As highly evolved cousins of the snail, we suppose we were cut out for greater things. We build towers. We make new nations. We watch them both crumble. On the ruins of those walls we find snails. They have very little to do and expend no worries about getting there on time. Nobody emulates them, although some masticate them. They tend to disappear when the sun is hot. They don’t like the limelight. Yet snails contribute to our world in ways we simply don’t take the time to contemplate. Our time has been commodified. We’re told when to sleep and when to wake for our jobs. Then we’re told none of it matters anymore since 45 has decided to change the rules with his latest tweet. And still the snails crawl.
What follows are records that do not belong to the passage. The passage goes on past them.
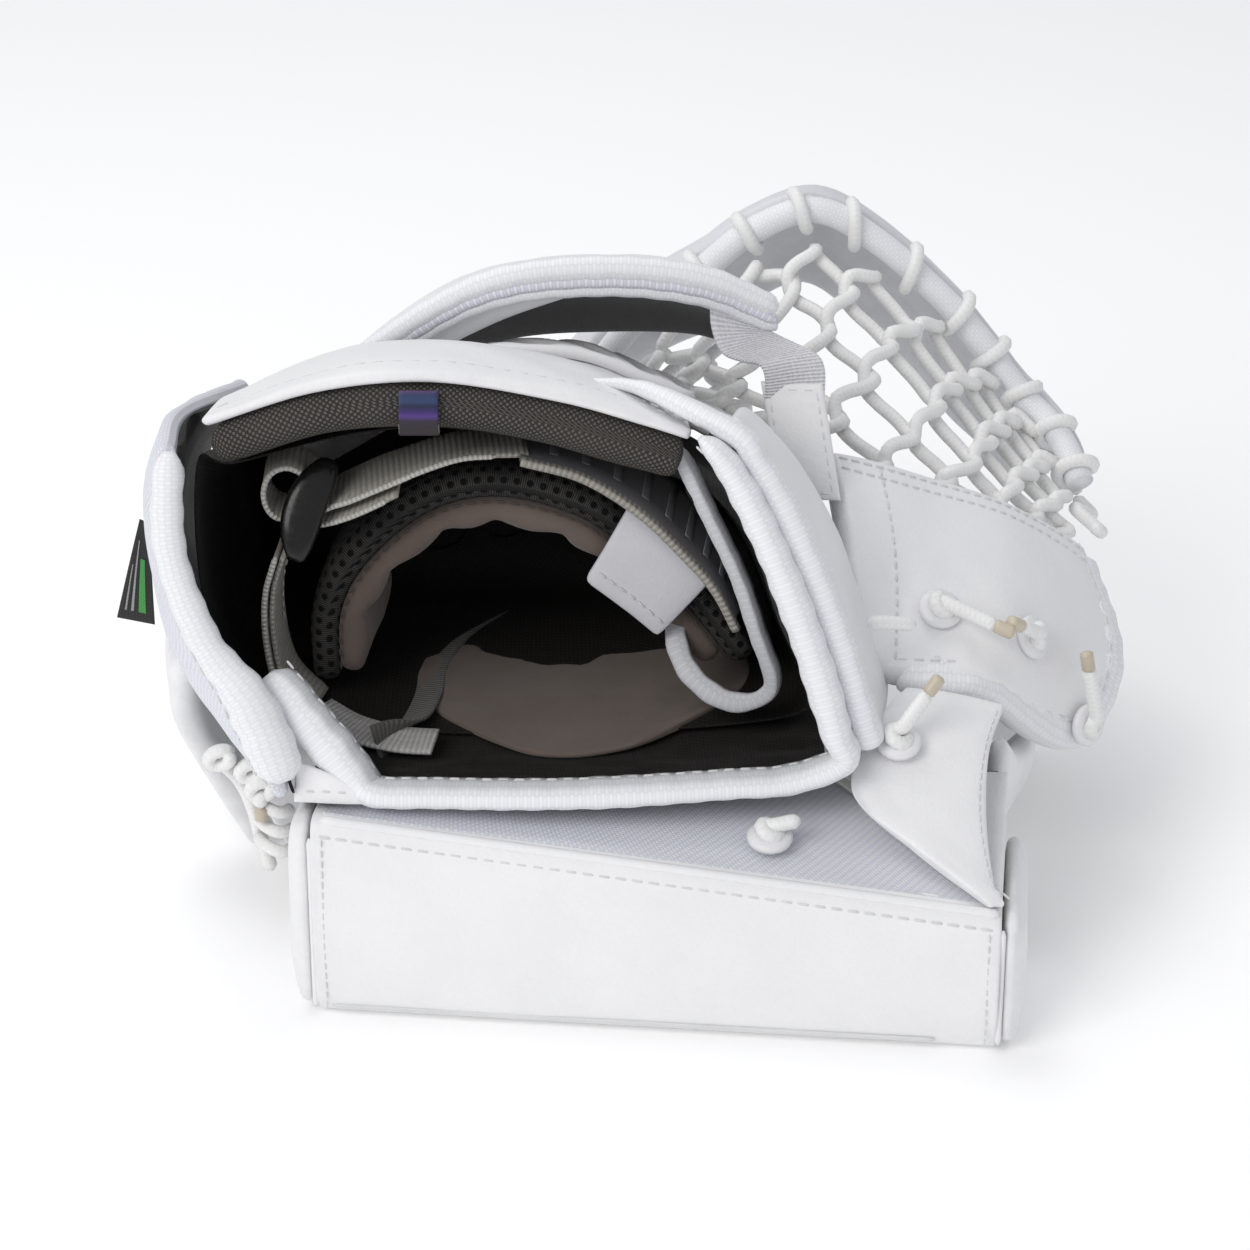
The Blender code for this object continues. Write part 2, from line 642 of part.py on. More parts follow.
def build_hand_pad(mesh, suede, leather, webbing, rubber):
    """The padded arch over the hand, and the webbing strap that pulls it down."""
    pivot = HAND_PAD_PIVOT
    under = -HAND_PAD - 0.8
    sheet("hand_pad", HAND_ARCH, 0, -HAND_PAD, mesh, (14, 3), pivot=pivot)
    sheet("hand_pad_liner", HAND_ARCH, under, under - HAND_LINER, suede, (14, 3),
          u=(0.02, 0.97), v=(0.03, 0.95), pivot=pivot)
    tab = surface([
        [(0, -35, 142), (26, -35, 118)],
        [(-12, -35, 118), (8, -35, 98)],
    ])
    sheet("hand_pad_tab", tab, -0.8, 0.8, leather, (3, 3), pivot=pivot)
    line = [Vector((-104, -44, 142.4)), SLIDE_PIVOT, Vector((-86, -44, 149.1)),
            Vector((-70, -40, 157)), Vector((-50, -36, 163)), Vector((-30, -34, 164))]
    wide = [Vector((-4, 12, 20)), Vector((-4, 12, 20)), Vector((-4, 12, 20)),
            Vector((-3, 20, 10)), Vector((0, 24, 4)), Vector((0, 25, 0))]
    strip("strap_upper", line, wide, WEBBING, webbing, pivot)
    line = [Vector((-28, -34, 163)), Vector((-10, -34, 158)), Vector((8, -34, 148)),
            Vector((20, -34, 137)), Vector((29, -34, 126))]
    strip("strap_patch", line, [Vector((0, 26, 0))] * 5, RUBBER, rubber, pivot)


def build_strap_base(webbing, plastic):
    """The lower webbing, and the slide that runs on the upper one."""
    line = [Vector((-106, -34, 130)), Vector((-107, -34, 112)), Vector((-105, -34, 92))]
    strip("strap_lower", line, [Vector((0, 22, 0))] * 3, 2 * WEBBING, webbing)
    bar = Vector((18, 0, 7)).normalized()
    wide = Vector((-4, 12, 20)).normalized()
    thick = bar.cross(wide).normalized()
    bm = bmesh.new()
    loops = []
    for reach in (-SLIDE_HALF_LENGTH, SLIDE_HALF_LENGTH):
        for width, height in ((SLIDE_WIDTH, SLIDE_HEIGHT), (SLIDE_SLOT_WIDTH, SLIDE_SLOT_HEIGHT)):
            ring = []
            for a, b in ((-1, -1), (1, -1), (1, 1), (-1, 1)):
                corner = SLIDE_PIVOT + reach * bar + a * width / 2 * wide + b * height / 2 * thick
                ring.append(bm.verts.new(corner))
            loops.append(ring)
    for one, two in ((0, 1), (1, 3), (3, 2), (2, 0)):
        for i in range(4):
            j = (i + 1) % 4
            bm.faces.new((loops[one][i], loops[one][j], loops[two][j], loops[two][i]))
    add_object("strap_slide", bm, plastic, SLIDE_PIVOT, smooth=False)


def build_thumb(leather, nylon, board, lining, lace):
    """The thumb: its near end stays with the palm and the rest turns at the break."""
    pivot = THUMB_PIVOT
    sheet("thumb_base", THUMB_BACK, 0, THUMB_PAD, leather, (6, 2), v=(0.0, 0.42))
    sheet("thumb_pad", THUMB_BACK, 0, THUMB_PAD, leather, (6, 6), v=(0.46, 1.0), pivot=pivot)
    inner = THUMB_PAD + 2 * GAP
    sheet("thumb_board", THUMB_BACK, inner, inner + BOARD, board, (5, 5), u=(0.08, 0.9),
          v=(0.5, 0.95), pivot=pivot)
    corners = []
    for v in (0.48, 0.66, 0.82):
        edge = THUMB_BACK(0, v) + THUMB_PAD / 2 * normal_of(THUMB_BACK, 0, v)
        away = (THUMB_BACK(0, v) - THUMB_BACK(0.1, v)).normalized()
        corners.append(edge + away * (BINDING_RADIUS + 1))
    tip = THUMB_BACK(0, 1) + THUMB_PAD / 2 * normal_of(THUMB_BACK, 0, 1)
    diagonal = (THUMB_BACK(0, 1) - THUMB_BACK(0.1, 0.9)).normalized()
    corners.append(tip + diagonal * (BINDING_RADIUS + 2))
    for u in (0.16, 0.4, 0.7, 0.97):
        edge = THUMB_BACK(u, 1) + THUMB_PAD / 2 * normal_of(THUMB_BACK, u, 1)
        away = (THUMB_BACK(u, 1) - THUMB_BACK(u, 0.9)).normalized()
        corners.append(edge + away * (BINDING_RADIUS + 1))
    tube("thumb_binding", along(corners, 19), BINDING_RADIUS, nylon, pivot=pivot)

    face = surface([
        [(104, 30, 84), (126, 36, 78), (144, 42, 68)],
        [(100, 56, 48), (124, 58, 42), (146, 58, 38)],
        [(100, 78, 6), (124, 80, 3), (146, 76, 3)],
    ])
    sheet("thumb_face", face, 0, THUMB_FACE, leather, (5, 5), pivot=pivot)

    middle = [THUMB_BACK(0.55, v) + 25 * normal_of(THUMB_BACK, 0.55, v) for v in (0.55, 0.9)]
    add_stall("thumb_stall", middle[0], middle[1], THUMB_STALL_RADIUS, lining, pivot)

    for k, (u, v, own) in enumerate(((0.3, 0.25, STILL), (0.3, 0.6, pivot), (0.1, 0.93, pivot))):
        out = -normal_of(THUMB_BACK, u, v)
        base = THUMB_BACK(u, v) + out * (3 * GAP + WASHER_HEIGHT / 2)
        washer = disc(f"thumb_lace_{k + 1}", base, out, WASHER_RADIUS, WASHER_HEIGHT, lace, own)
        top = base + out * (WASHER_HEIGHT / 2 + LACE / 4)
        tail = (Vector((14, 0, -14)), Vector((-17, -3, 2)), Vector((-2, -4, 22)))[k]
        tail = tail - out * tail.dot(out) + out * 2
        ends = [top - tail * 0.15, top + tail * 0.4, top + tail]
        join_to(washer, tube(f"thumb_tail_{k + 1}", ends, LACE / 2, lace, 8, own))


def build_pocket(leather, nylon, lace):
    """The band round the pocket, its rolled edge, and the nets on both sides of it."""
    sheet("pocket_band", band_point, 0, BAND, leather, (22, 6))
    roll = [spline(ROLL_LINE, i / 30) - Vector((0, ROLL_RADIUS + 2, 0)) for i in range(31)]
    tube("band_roll", roll, ROLL_RADIUS, nylon)
    start = Vector((152, 78, 97))
    ends = [start, Vector((157, 70, 94)), Vector((150, 62, 100)), Vector((158, 54, 95)),
            Vector((153, 47, 101))]
    tube("web_lace", along(ends, 17), LACE / 2, lace)
    lattice("pocket_net", NET, 12, 5, lace)
    lattice("far_net", FAR_NET, 8, 5, lace)


def build():
    """Makes the whole glove."""
    clear_scene()
    leather = make_material("white leather", (0.88, 0.87, 0.88), 0.42)
    relief = make_material("moulded relief", (0.90, 0.90, 0.91), 0.35)
    nylon = make_material("white nylon", (0.84, 0.85, 0.90), 0.65)
    lining = make_material("black nylon", (0.02, 0.018, 0.017), 0.8)
    mesh = make_material("spacer mesh", (0.035, 0.033, 0.033), 0.85)
    foam = make_material("foam", (0.75, 0.75, 0.72), 0.9)
    board = make_material("stiff plastic", (0.15, 0.15, 0.16), 0.5)
    suede = make_material("suede", (0.19, 0.16, 0.14), 0.95)
    webbing = make_material("webbing", (0.42, 0.40, 0.37), 0.8)
    rubber = make_material("rubber patch", (0.10, 0.10, 0.10), 0.5)
    plastic = make_material("black plastic", (0.015, 0.015, 0.015), 0.35)
    elastic = make_material("elastic", (0.80, 0.80, 0.86), 0.8)
    ribbon = make_material("ribbon", (0.05, 0.05, 0.22), 0.4)
    label = make_material("label", (0.03, 0.03, 0.03), 0.8)
    lace = make_material("lace", (0.86, 0.86, 0.84), 0.6)
    build_cuff(leather, nylon, foam, board, lace)
    build_palm(leather, foam, suede, board, lining)
    build_fingers(lining)
    build_opening(nylon, lining)
    build_left_edge(lace, label)
    build_back_pad(leather, nylon, mesh, ribbon)
    build_hand_back(leather, relief)
    build_backhand(leather, nylon, elastic)
    build_hand_pad(mesh, suede, leather, webbing, rubber)
    build_strap_base(webbing, plastic)
    build_thumb(leather, nylon, board, lining, lace)
    build_pocket(leather, nylon, lace)


build()
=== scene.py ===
"""How the goalie catch glove looks: its leather, nylon, mesh, webbing and laces.

Lengths are millimetres in the wrist frame (x towards the thumb, y into the glove, z up)
until make() turns them into the row frame's metres.
"""
import json
import math

import bpy
import numpy as np
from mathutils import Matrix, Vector


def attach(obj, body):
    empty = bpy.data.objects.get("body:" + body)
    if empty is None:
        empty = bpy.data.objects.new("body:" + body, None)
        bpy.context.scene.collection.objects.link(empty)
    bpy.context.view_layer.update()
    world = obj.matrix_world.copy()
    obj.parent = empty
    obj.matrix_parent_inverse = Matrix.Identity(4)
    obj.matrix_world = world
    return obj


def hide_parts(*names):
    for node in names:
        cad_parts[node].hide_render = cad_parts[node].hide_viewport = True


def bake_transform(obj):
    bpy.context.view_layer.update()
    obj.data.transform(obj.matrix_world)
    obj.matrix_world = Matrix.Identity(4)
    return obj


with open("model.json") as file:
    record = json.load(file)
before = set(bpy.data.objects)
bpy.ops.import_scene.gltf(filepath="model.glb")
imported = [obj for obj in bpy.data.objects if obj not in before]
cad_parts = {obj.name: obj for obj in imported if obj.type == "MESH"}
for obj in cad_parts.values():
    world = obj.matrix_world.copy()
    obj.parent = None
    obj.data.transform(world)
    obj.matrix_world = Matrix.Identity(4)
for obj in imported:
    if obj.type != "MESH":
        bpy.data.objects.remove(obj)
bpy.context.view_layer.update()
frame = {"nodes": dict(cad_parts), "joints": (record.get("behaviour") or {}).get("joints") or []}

MM = 0.001
# The label's hinge lies here in the wrist frame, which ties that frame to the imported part.
LABEL_PIVOT = np.array((-147.2, -20.0, 112.0))
SHIFT = LABEL_PIVOT * MM - np.array(
    next(j["pos_m"] for j in frame["joints"] if j["name"] == "label_flex"))

LACE = 2.3
WASHER_RADIUS = 7.0
WASHER_SIDES = 20
STALL_SIDES = 24
TAPE_TUCK = 0.9
PUCKER_PITCH = 9.6
SLOPE_STEP = 0.01

EYE = np.array((0.0, -1042.0, 572.0))
AIM = np.array((0.0, 0.0, 86.0))
SENSOR = 36.0
LENS = 103.68
FLOOR_HALF = 6.0
FLOOR_DROP = 0.0004
PAPER_GLOW = 0.16
SKY_LIGHT = 0.55


# Curves and surfaces

def weights(t, count):
    """How much each of count control points weighs at each t on a smooth curve through them."""
    t = np.clip(np.asarray(t, float), 0, 1) * (count - 1)
    i = np.minimum(t.astype(int), count - 2)
    s = t - i
    parts = (
        0.5 * (-s + 2 * s ** 2 - s ** 3),
        0.5 * (2 - 5 * s ** 2 + 3 * s ** 3),
        0.5 * (s + 4 * s ** 2 - 3 * s ** 3),
        0.5 * (-s ** 2 + s ** 3),
    )
    out = np.zeros(t.shape + (count,))
    for k, part in enumerate(parts):
        j = i + k - 1
        low = j < 0
        high = j > count - 1
        inside = np.clip(j, 0, count - 1)
        for place, share in ((inside, np.where(low | high, 0, part)),
                             (np.zeros_like(i), np.where(low, 2 * part, 0)),
                             (np.ones_like(i), np.where(low, -part, 0)),
                             (np.full_like(i, count - 1), np.where(high, 2 * part, 0)),
                             (np.full_like(i, count - 2), np.where(high, -part, 0))):
            np.put_along_axis(
                out, place[..., None],
                np.take_along_axis(out, place[..., None], -1) + share[..., None], -1)
    return out


def curve(points, t):
    """Points at every t from 0 to 1 on the smooth curve through points."""
    points = np.asarray(points, float)
    return weights(t, len(points)) @ points


def surface(rows):
    """A smooth surface through rows of points: u runs along a row, v from row to row."""
    rows = np.asarray(rows, float)

    def at(u, v):
        return np.einsum("...c,...r,rcd->...d", weights(u, rows.shape[1]),
                         weights(v, rows.shape[0]), rows)

    return at


def unit(v):
    return v / np.maximum(np.linalg.norm(v, axis=-1, keepdims=True), 1e-9)


def normal_of(at, u, v):
    step = SLOPE_STEP
    across = at(np.minimum(u + step, 1), v) - at(np.maximum(u - step, 0), v)
    down = at(u, np.minimum(v + step, 1)) - at(u, np.maximum(v - step, 0))
    return unit(np.cross(across, down))


def offset(at, u, v, height):
    """Points at a height over a surface."""
    u = np.asarray(u, float)
    v = np.broadcast_to(np.asarray(v, float), u.shape)
    return at(u, v) + height * normal_of(at, u, v)


def even(count):
    """Even steps from 0 to 1."""
    return np.linspace(0, 1, count)


def distances(line):
    """How far along a line each of its points is."""
    return np.concatenate([[0], np.cumsum(np.linalg.norm(np.diff(line, axis=0), axis=1))])


def along(line, far, places):
    """The places at given distances along a line."""
    return np.stack([np.interp(places, far, line[:, k]) for k in range(3)], 1)


def resample(points, step):
    """The same line with evenly spaced points."""
    points = np.asarray(points, float)
    far = distances(points)
    count = max(int(round(far[-1] / step)), 2) + 1
    return along(points, far, np.linspace(0, far[-1], count))


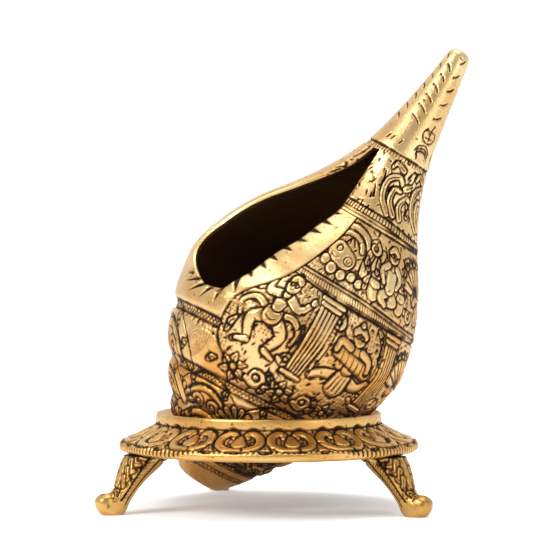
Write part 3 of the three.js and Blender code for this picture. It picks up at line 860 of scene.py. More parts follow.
def carve_bands(c):
    """Dark lines with ladder ticks between them, and the grooves that edge the plain areas."""
    for place, width, depth in (
        (c.upper_high, 1.5, 0.9), (c.upper_high - 2.9, 1.2, 0.8), (c.upper_low, 1.5, 0.9),
        (c.upper_low + 1.7, 1.0, 0.7), (c.band_high, 1.3, 0.8), (c.band_high - 1.5, 0.9, 0.6),
        (c.band_low + 1.2, 0.7, 0.5), (c.band_low, 1.5, 0.9),
    ):
        c.stripe(c.arc_at(place), width, depth, c.free)
    upper_foot, upper_head = c.arc_at(c.upper_high - 2.6), c.arc_at(c.upper_high - 0.5)
    c.ticks(upper_foot, upper_head, 1.9, 0, 0.8, 0.5, c.free)
    c.ticks(c.arc_at(c.band_low + 1.2), c.arc_at(c.band_high - 1.5), 1.5, 0.3, 0.5, 0.3, c.free)
    radius = c.radius[:, None]
    edge_width = 0.45 + 0.45 * smooth(66, 58, c.rows)
    edge = np.clip(1 - ((c.facing[None, :] - c.edge_angle) * radius / edge_width) ** 2, 0, 1)
    c.cut(slice(None), edge * (c.rows > 48) * (c.rows < UPPER_BAND_LOW), 0.8)
    border = np.clip(1 - ((c.angle[None, :] - c.border) * radius / 0.55) ** 2, 0, 1)
    c.cut(slice(None), border * (c.rows > c.newest + 1.5) * (c.rows < MOUTH_END), 0.8)


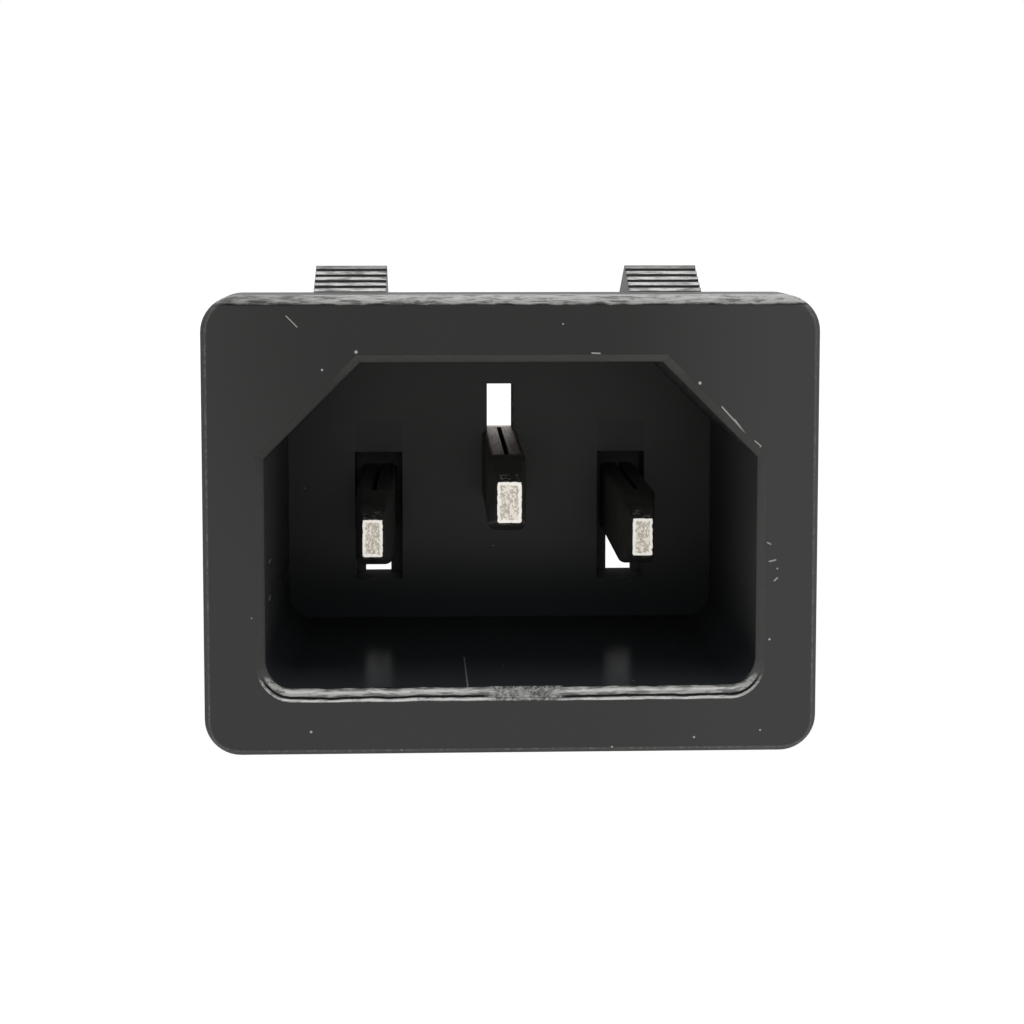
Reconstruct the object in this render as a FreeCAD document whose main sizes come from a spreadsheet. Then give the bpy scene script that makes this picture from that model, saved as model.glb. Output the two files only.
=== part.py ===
"""C14 snap-in panel inlet: a moulded housing and three folded sheet-metal contacts.

Frame, in millimetres: the origin is the centre of the panel cut-out on the panel's front face, which
the back of the flange lies on. +X is right as seen from the front, +Y goes into the panel, +Z is up.
"""

import FreeCAD, Part
import Sketcher
import math
import os

# Every driving dimension, written once. Heights are measured from the inlet's centre plane.
DIMENSIONS = {
    "flange_width": 30.4,
    "flange_height": 22.8,
    "flange_thickness": 3.6,
    "flange_corner_radius": 1.8,
    "flange_edge_radius": 0.45,
    "cavity_width": 24.4,
    "cavity_height": 16.2,
    "cavity_depth": 17.0,
    "cavity_corner_cut": 4.75,
    "cavity_corner_radius": 1.4,
    "mouth_bevel": 0.4,
    "sill_bevel": 0.6,
    "shell_width": 27.0,
    "shell_height": 19.8,
    "shell_corner_cut": 3.0,
    "shell_corner_radius": 1.2,
    "shell_lead_in": 0.6,
    "floor_thickness": 3.0,
    "rear_rim_height": 1.0,
    "rear_rim_wall": 1.4,
    "pocket_width": 2.7,
    "pocket_top": 1.55,
    "pocket_bottom": 5.85,
    "pocket_depth": 2.3,
    "slot_width": 1.5,
    "slot_offset": 0.1,
    "earth_slot_top": 5.5,
    "wing_spacing": 16.2,
    "wing_width": 3.7,
    "wing_height": 2.7,
    "wing_gap": 0.4,
    "wing_length": 13.0,
    "wing_root_length": 2.4,
    "wing_tip_thickness": 0.9,
    "rib_count": 7,
    "rib_rise": 0.27,
    "rib_run": 0.55,
    "rib_nose": 0.15,
    "ramp_length": 3.2,
    "arm_rise": 0.9,
    "well_clearance": 0.35,
    "well_depth": 0.9,
    "pin_pitch": 14.0,
    "pin_width": 4.0,
    "pin_thickness": 2.0,
    "pin_fold_radius": 0.45,
    "pin_seam_radius": 0.3,
    "pin_tip_length": 3.5,
    "seam_width": 0.25,
    "seam_depth": 2.8,
    "seam_stop": 1.0,
    "line_drop": 1.4,
    "line_tip_depth": 5.0,
    "line_tip_width": 1.95,
    "line_tip_thickness": 1.05,
    "earth_rise": 0.75,
    "earth_tip_depth": 3.0,
    "earth_tip_width": 2.1,
    "earth_tip_thickness": 1.25,
    "earth_shoulder_drop": 1.15,
    "shoulder_length": 1.5,
    "shoulder_overhang": 0.4,
    "shoulder_edge_radius": 0.3,
    "tab_width": 4.8,
    "tab_thickness": 0.8,
    "tab_length": 7.5,
    "tab_point_length": 1.2,
    "tab_point_width": 3.0,
    "tab_hole_radius": 0.7,
    "tab_hole_setback": 3.0,
}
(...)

Before I learned to fear them, I remember happy childhood moments finding snails. This was generally not at home since we rented even then, and landlords have a weird compulsion about landscaping. When wandering far enough from home I’d find snails crawling on stalks of damp grasses early in the morning. They fascinated me. If I plucked them off, they’d pull in their eye-stalks and retreat into their shells. So secure. So symbolic. Eventually I learned that I was obligated to move fast. Keep pace. Be measured by my productivity. Pharaoh’s watching, after all, and that quantity of bricks required isn’t getting any smaller. Not many, I would learn, share my appreciation of snails. It takes a great deal of confidence to go slowly. Those who routinely ignore speed limits won’t understand my symbolism here, I know. Still, I can’t help but think we have a great deal to learn from our cousins who remind us that time isn’t everything after all.